You need real backbone for hooksets at a distance, and you want a sensitive tip to help you detect strikes and feel swipes that miss the hook.
One of my favorite rods for buzzbaits is the Dobyns Rods 734C FH Champion Series. It’s an amazing option, offering both sensitivity and strength.
You want a stout, stiff rod with a sensitive tip like this St. Croix Mojo Bass.
But I’m also a huge fan of the 7’ 5” St. Croix Mojo Bass. Its medium-heavy, extra-fast blank is ideal for throwing buzzbaits, and you’re going to love the way this rod performs.
The main thing to look for in a buzzbait reel is speed.
And to figure that out, don’t just look at the gear ratio. Yes, you want that to be fast, but you need to know how quickly your reel picks up line, not just how many turns of the spool are created by each turn of the crank.

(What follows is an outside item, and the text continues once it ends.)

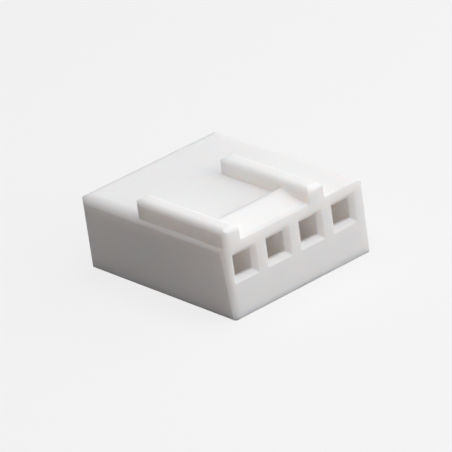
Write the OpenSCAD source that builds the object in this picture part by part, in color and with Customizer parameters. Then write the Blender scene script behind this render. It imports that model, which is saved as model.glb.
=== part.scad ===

I’m looking for a reel above 7.0:1, and I want something in the neighborhood of 30 inches per turn (IPT).
Buzzbaits demand speed, and the Daiwa Tatula delivers!
What I need from my line when fishing a buzzbait is simple: I’m looking for as little stretch as possible on the hookset.
I need to bury that hook when the bass hits my lure, and for that, I’m choosing braid.
20-pound test Sufix 832 is my favorite braid for buzzbaits. Give it a try - you won’t be sorry.
Buzzbaits are experiencing a resurgence in popularity, and modern anglers are rediscovering the effectiveness of this old school lure. And as they do, plenty are left wondering why anyone stopped throwing this awesome top-water option.
We hope that you learned something new from this article and that it has encouraged you to give a buzzbait a try.